Lors du remboursement anticipé en 2016, les 10 millions restants ont coûté 58,6 millions d’indemnités supplémentaires aux contribuables – soit près de six fois le capital dû. Ces produits « structurés », vendus par des banques comme Dexia (née de la privatisation de la CAEC en 1987), ont été validés rétroactivement par une loi de François Hollande en 2012, protégeant les institutions privées au détriment des services publics.
Pour la Sécurité sociale et les collectivités, les exonérations de cotisations patronales non compensées aggravent le tableau, transformant la dette en outil de privatisation rampante des biens communs.
L’Audit citoyen : une arme pour réclamer la justice
Au cœur de l’intervention, Saurin a plaidé pour l’audit citoyen de la dette, un outil participatif déjà testé en France (2014, révélant 59 % de dette illégitime) et en Grèce (2015, sous Zoé Konstantopoulou). Ce processus, impliquant citoyens, économistes et syndicats, permet de classer la dette en catégories annulables : illégale (violation des lois), illégitime (bénéficiant aux riches via cadeaux fiscaux), insoutenable (menace aux droits humains comme la santé ou l’éducation) et odieuse (au service d’intérêts privés connus du créancier).

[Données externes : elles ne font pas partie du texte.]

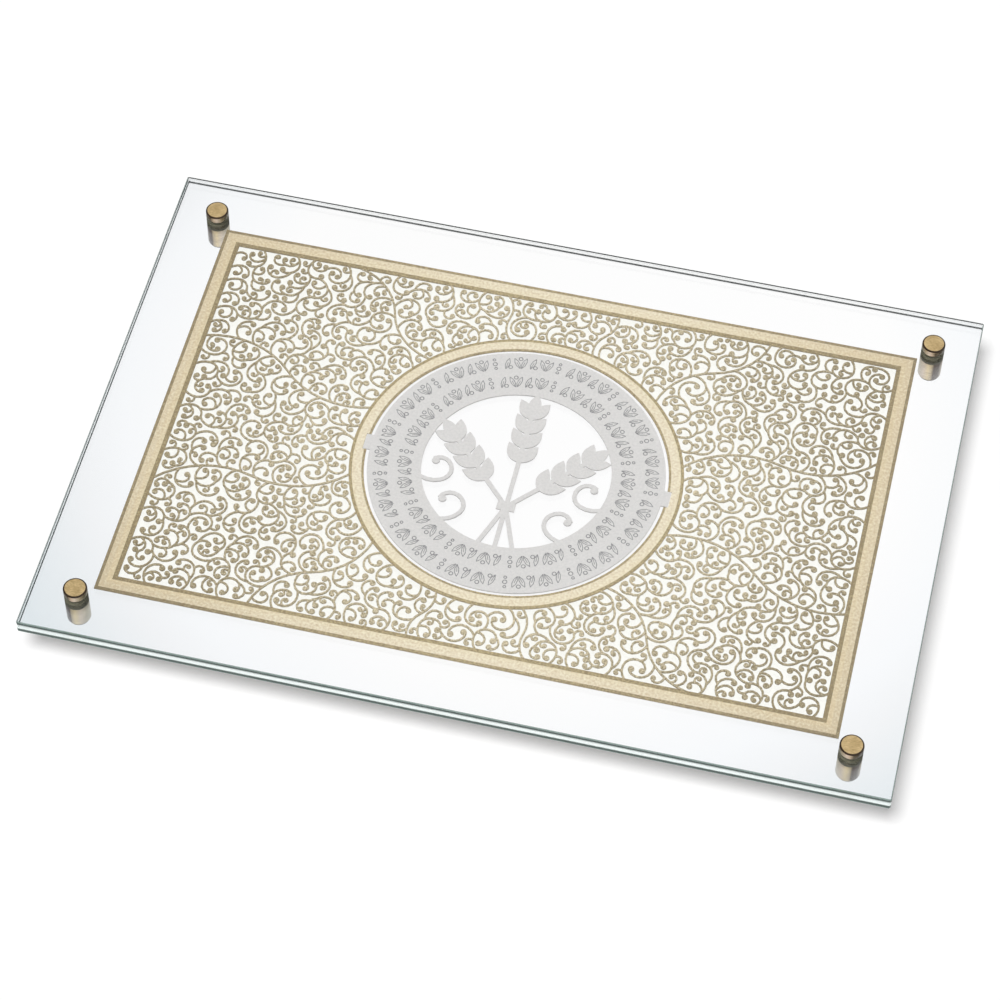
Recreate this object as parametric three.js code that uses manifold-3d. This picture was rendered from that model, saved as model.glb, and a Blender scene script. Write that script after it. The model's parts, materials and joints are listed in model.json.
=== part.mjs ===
// Challah tray: two glass plates on four stand-off studs, with a laser-cut gold scrollwork panel and a
// silver medallion lying between the plates. Millimetres, +Z up, +X along the long side. The origin is
// on the table, under the middle of the tray.

import * as THREE from "three";
import { mergeVertices } from "three/addons/utils/BufferGeometryUtils.js";
import Module from "manifold-3d";

const wasm = await Module();
wasm.setup();

// Glass plates
const glassLength = 370;
const glassWidth = 255;
const glassThickness = 3;
const glassCornerCut = 0.6;
const glassEdgeChamfer = 0.5;

// Gold scrollwork panel
const panelLength = 318;
const panelWidth = 204;
const sheetThickness = 0.75;
const panelBorder = 6.5;
const ringOuterRadius = 71.75;
const ringWidth = 5.25;

// Silver medallion
const medallionGap = 1.25;
const medallionBand = 24;
const tabHalfWidth = 4;
const tabSeat = 1;
const tabClearance = 0.25;

// Stand-off studs
const studInset = 20;
const studDiameter = 10.25;
const capHeight = 3.5;
const capWasherThickness = 0.5;
const legWasherThickness = 1;
const legHeight = 11;
const footHeight = 1;
const footInset = 0.5;
const studChamfer = 0.5;
const shankDiameter = 5;
const shankEngagement = 6;
const shankClearance = 0.3;
const sleeveWall = 1.5;
const sleeveClearance = 0.3;
const boreSpareDepth = 1;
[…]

En Équateur (2008), un tel audit a annulé 30 % de la dette, rachetée à bas prix sur le marché secondaire, démontrant que l’annulation n’est pas un tabou mais une réalité historique – de la Russie tsariste aux États-Unis du XIXe siècle.

Il a aussi évoqué la socialisation des banques, distincte de la simple nationalisation par son contrôle citoyen pluraliste (clients, associations, élus). Inspiré du programme du Conseil National de la Résistance (1944), qui nationalisa EDF, la SNCF et les grandes banques pour créer un « circuit du Trésor » à taux zéro, ce modèle éviterait les surcoûts actuels.
Saurin a critiqué la Banque Centrale Européenne, institution non démocratique imposée par l’Allemagne pour juguler l’inflation sans égard aux droits sociaux, et les agences de notation nées dans les années 1970 pour amplifier les pressions spéculatives.
Réactions du public : colère et appel à l’action collective
Devant une assistance engagée – militants d’ATTAC, syndicalistes et habitants locaux –, les échanges post-conférence ont vibré d’indignation. Plus de 50 participants, dont certains évoquant les 300 000 habitants impactés par les emprunts toxiques, ont questionné les moyens de pression de la BCE (fermeture de banques, amendes pour déficit excessif) et plaidé pour un rapport de forces via grèves générales reconductibles, à l’image des Gilets Jaunes (2018) ou du LKP en Guadeloupe (2009).
« Les milliardaires assument la lutte des classes, nous devons en faire autant », a lancé un intervenant, citant Warren Buffett, tandis qu’un autre soulignait l’urgence écologique : le capitalisme, via la dette, finance la déforestation et l’armement, menaçant des espèces et des territoires.
Les débats ont aussi porté sur les jubilés bibliques d’annulation des dettes tous les 50 ans, vus comme un modèle pour des actions concrètes comme refuser de rembourser les 25 % de dette détenus par la BCE. Des voix ont insisté sur la sortie des traités européens pour socialiser production et banques, rejetant les réformes « réformistes » au profit d’une prise en main populaire.
« C’est dans la rue qu’on renverse la table, avant que le climat ne nous y force », a conclu un participant, évoquant un horizon de 10-15 ans pour éviter des scénarios dystopiques. La soirée s’est achevée sur un appel à la vigilance : face à des banques mafieuses (finançant drogue ou crimes, comme HSBC), seul un service public bancaire protègera les précaires, du Livret A banalisé aux comptes Nickel comme pis-aller.
Vers une mobilisation radicale : le temps de l’audit et de la lutte
Cette conférence à Mulhouse, avec son bar à soupe et son village associatif, incarne une résistance locale à la doxa néolibérale. En dénonçant un système où les aides aux patrons (211 à 270 milliards d’euros annuels) excèdent les intérêts de la dette (166 milliards en 2024), Saurin et le public ont tracé une voie : audits citoyens pour annuler l’illégitime, socialisation pour démocratiser la finance.
L’événement, gratuit et inclusif, a souhaité rappeler que la dette n’est pas l’expression d’une culpabilité collective, mais un instrument de domination réversible par l’action collective. Dans une Alsace engagée, cette soirée préempte l’espoir d’une dette au service du bien commun, et non de l’actionnariat.